-- Start of PROVIDED RECORDS --

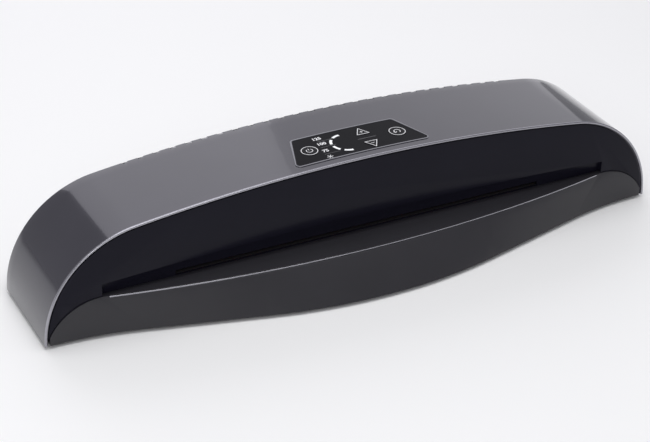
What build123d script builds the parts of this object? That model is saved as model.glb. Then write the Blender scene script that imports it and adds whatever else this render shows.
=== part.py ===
"""Pouch laminator, A3 size.

Frame: +X to the right, +Y to the rear, +Z up, millimetres. The origin is under the middle of the
machine, on the surface that the feet stand on. The pouch goes in at the front (-Y) and out at the rear.
"""
from build123d import *
import math
import os

os.makedirs("parts", exist_ok=True)

# ---- overall sizes -------------------------------------------------------------------------------
WIDTH = 532.0            # across the casing
COVER_HEIGHT = 98.0      # of the arched casing, without the feet
FOOT_HEIGHT = 3.0
BAND_DEPTH = 88.0        # of the arched top cover, front to rear
FRONT_BULGE = 45.0       # of the apron, in front of the band
REAR_BULGE = 16.0        # of the rear cover, behind the band
CORNER_RADIUS = 85.5     # of the casing's outline at both ends

# ---- walls and clearances ------------------------------------------------------------------------
WALL = 2.5
SEAM = 0.4               # gap between neighbouring covers
TRIM_WIDTH = 1.8         # bright edge of the top cover
TRIM_DEPTH = 1.5
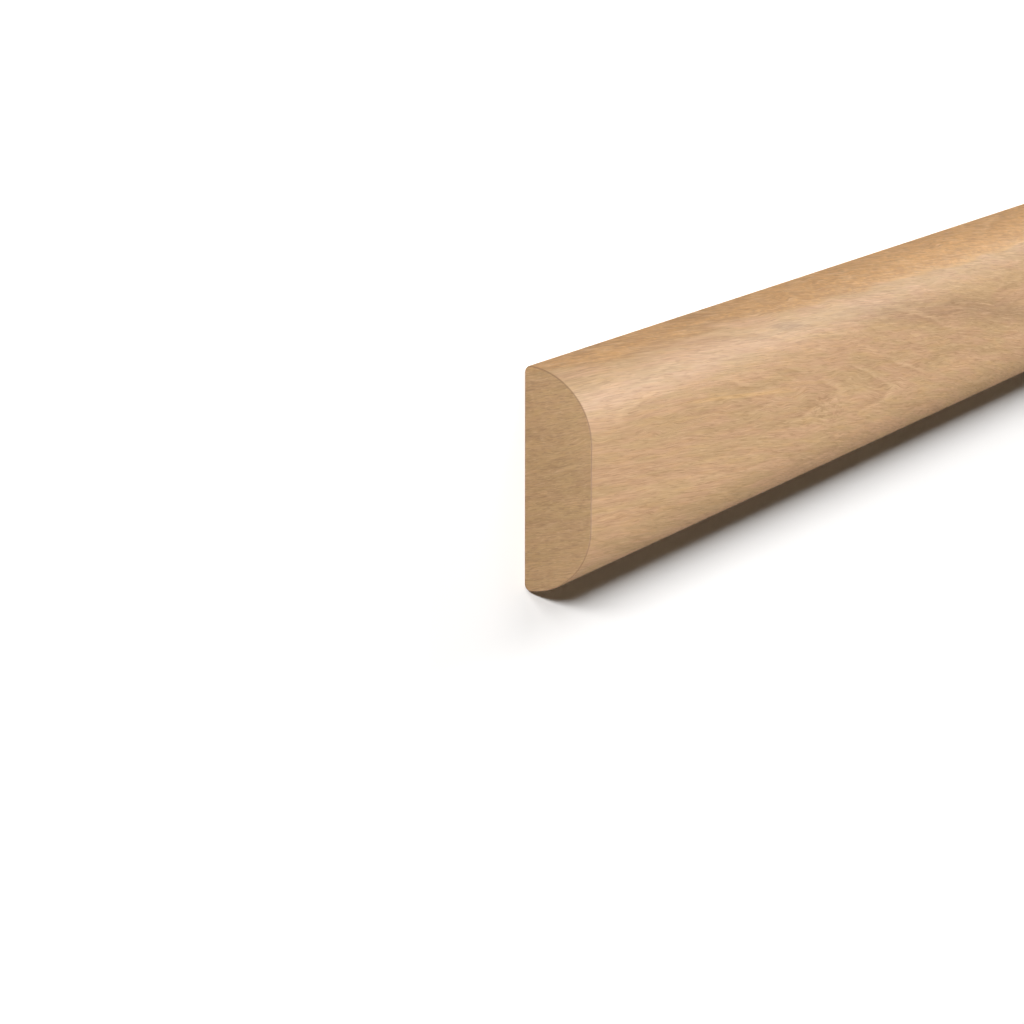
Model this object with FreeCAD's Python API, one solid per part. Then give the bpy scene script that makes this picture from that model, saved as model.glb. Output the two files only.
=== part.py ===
"""A hardwood batten moulding, lying on its flat back.

The batten is one planed strip of solid wood with the same section all along: a flat back that goes
against the wall, a flat land down the middle of the front, and a large round nose along each long
edge. The two back corners are only eased. Both ends are sawn square, and their sharp edge is broken.

The frame is in millimetres with +Z up. The length runs along X, the width along Y and the thickness
along Z. The origin is the centre of the back face, which lies on the floor.
"""
import FreeCAD
import Part
import math
import os

# The stock, as it is sold.
length = 1000.0
width = 45.0
thickness = 15.0

# The section, as the cutters leave it.
nose_radius = 14.5
back_corner_radius = 1.3

# The sharp edge round each sawn end is broken by this much.
end_edge_break = 0.3

# Two places closer together than this are the same.
same_place = 1e-6


def point(x, y, z):
    return FreeCAD.Vector(x, y, z)


def arc_between(start, end, centre, radius):
    """The shorter arc of a circle, from start to end."""
    towards_middle = (start - centre) + (end - centre)
    towards_middle.normalize()
    return Part.Arc(start, centre + towards_middle * radius, end).toShape()


def rounded_edge(x, side):
    """One long edge's share of the section at x, from the back face round to the front land.

    side is 1 for the +Y edge and -1 for the other. Where the stock is thick enough, the edge has a
    straight part between the eased corner and the nose. Otherwise the corner rolls straight into
    the nose: its circle touches the nose's circle from the inside.
    """
    corner_y = width / 2 - back_corner_radius
    corner_centre = point(x, side * corner_y, back_corner_radius)
    nose_z = thickness - nose_radius
    straight = nose_z - back_corner_radius

    if straight > same_place:
        nose_y = width / 2 - nose_radius
        corner_end = point(x, side * width / 2, back_corner_radius)
        nose_start = point(x, side * width / 2, nose_z)
        flat = [Part.LineSegment(corner_end, nose_start).toShape()]
    else:
        between_centres = nose_radius - back_corner_radius
        nose_y = corner_y - math.sqrt(between_centres ** 2 - straight ** 2)
        towards_corner = corner_centre - point(x, side * nose_y, nose_z)
        towards_corner.normalize()
        corner_end = corner_centre + towards_corner * back_corner_radius
        nose_start = corner_end
        flat = []

    nose_centre = point(x, side * nose_y, nose_z)
    back_end = point(x, side * corner_y, 0)
    front_end = point(x, side * nose_y, thickness)
    corner = arc_between(back_end, corner_end, corner_centre, back_corner_radius)
    nose = arc_between(nose_start, front_end, nose_centre, nose_radius)
    return [corner] + flat + [nose], back_end, front_end


def section(x):
    """The batten's cross section at x, as one closed wire of lines and arcs."""
    left, left_back, left_front = rounded_edge(x, 1)
    right, right_back, right_front = rounded_edge(x, -1)
    front_land = Part.LineSegment(left_front, right_front).toShape()
    back = Part.LineSegment(right_back, left_back).toShape()
    return Part.Wire(left + [front_land] + right[::-1] + [back])


def batten():
    """The section run along the whole length, with the edge round both sawn ends broken."""
    strip = Part.Face(section(-length / 2)).extrude(point(length, 0, 0))
    end_edges = [
        edge for edge in strip.Edges
        if abs(abs(edge.CenterOfMass.x) - length / 2) < same_place
    ]
    return strip.makeChamfer(end_edge_break, end_edges)


os.makedirs("parts", exist_ok=True)
strip = batten()
strip.exportStep("parts/batten.step")
size = strip.BoundBox
print(f"batten: {size.XLength:.2f} x {size.YLength:.2f} x {size.ZLength:.2f} mm,"
      f" {len(strip.Solids)} solid, valid {strip.isValid()}, {strip.Volume / 1000:.1f} cm3")
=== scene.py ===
# %% [markdown]
# A hardwood batten moulding
#
# The object is one planed strip of pale, open-pored hardwood. It lies on its flat back, so its front
# looks up, and each long edge of the front is a large round nose. There is nothing else to it: no
# joint and no fixing, only a thin clear finish. What makes it look real is the wood, so most of this
# lesson is about how the grain runs through the strip, and how soft light rolls over the noses.

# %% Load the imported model
import math

import bpy
from mathutils import Matrix, Vector


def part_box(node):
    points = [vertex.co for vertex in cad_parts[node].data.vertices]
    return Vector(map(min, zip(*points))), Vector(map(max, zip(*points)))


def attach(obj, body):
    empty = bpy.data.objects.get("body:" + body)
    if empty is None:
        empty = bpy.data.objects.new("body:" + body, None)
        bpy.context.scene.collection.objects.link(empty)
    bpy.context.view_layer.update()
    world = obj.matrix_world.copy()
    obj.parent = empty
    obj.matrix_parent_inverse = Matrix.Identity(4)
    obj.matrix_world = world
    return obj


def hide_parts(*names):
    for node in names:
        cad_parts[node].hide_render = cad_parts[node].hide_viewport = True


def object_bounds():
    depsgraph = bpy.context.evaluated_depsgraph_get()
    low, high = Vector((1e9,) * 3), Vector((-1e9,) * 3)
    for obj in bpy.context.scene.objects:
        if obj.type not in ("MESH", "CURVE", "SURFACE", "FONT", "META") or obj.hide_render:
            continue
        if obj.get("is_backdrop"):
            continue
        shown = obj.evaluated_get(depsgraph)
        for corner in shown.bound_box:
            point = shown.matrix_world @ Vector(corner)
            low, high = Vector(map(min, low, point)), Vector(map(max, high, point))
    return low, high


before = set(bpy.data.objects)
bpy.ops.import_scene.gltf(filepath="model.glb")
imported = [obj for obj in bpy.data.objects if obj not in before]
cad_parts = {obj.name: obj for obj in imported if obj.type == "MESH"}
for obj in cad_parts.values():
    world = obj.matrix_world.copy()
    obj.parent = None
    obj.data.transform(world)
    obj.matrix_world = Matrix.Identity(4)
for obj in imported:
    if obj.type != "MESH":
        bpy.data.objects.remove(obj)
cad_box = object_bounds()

low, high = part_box("batten")
length, width, thickness = high - low
print(f"CAD batten: {length * 1000:.1f} x {width * 1000:.1f} x {thickness * 1000:.1f} mm")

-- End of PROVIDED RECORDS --

# [STATED PROBLEM]
Nothing beyond the required lines should be retyped: start with the line that contains "return Part.Wire(left +" and finish with the line that contains "zip(*points))), Vector(map(max, zip(*points)))".

# [WRITTEN REPLY]
    return Part.Wire(left + [front_land] + right[::-1] + [back])


def batten():
    """The section run along the whole length, with the edge round both sawn ends broken."""
    strip = Part.Face(section(-length / 2)).extrude(point(length, 0, 0))
    end_edges = [
        edge for edge in strip.Edges
        if abs(abs(edge.CenterOfMass.x) - length / 2) < same_place
    ]
    return strip.makeChamfer(end_edge_break, end_edges)


os.makedirs("parts", exist_ok=True)
strip = batten()
strip.exportStep("parts/batten.step")
size = strip.BoundBox
print(f"batten: {size.XLength:.2f} x {size.YLength:.2f} x {size.ZLength:.2f} mm,"
      f" {len(strip.Solids)} solid, valid {strip.isValid()}, {strip.Volume / 1000:.1f} cm3")
=== scene.py ===
# %% [markdown]
# A hardwood batten moulding
#
# The object is one planed strip of pale, open-pored hardwood. It lies on its flat back, so its front
# looks up, and each long edge of the front is a large round nose. There is nothing else to it: no
# joint and no fixing, only a thin clear finish. What makes it look real is the wood, so most of this
# lesson is about how the grain runs through the strip, and how soft light rolls over the noses.

# %% Load the imported model
import math

import bpy
from mathutils import Matrix, Vector


def part_box(node):
    points = [vertex.co for vertex in cad_parts[node].data.vertices]
    return Vector(map(min, zip(*points))), Vector(map(max, zip(*points)))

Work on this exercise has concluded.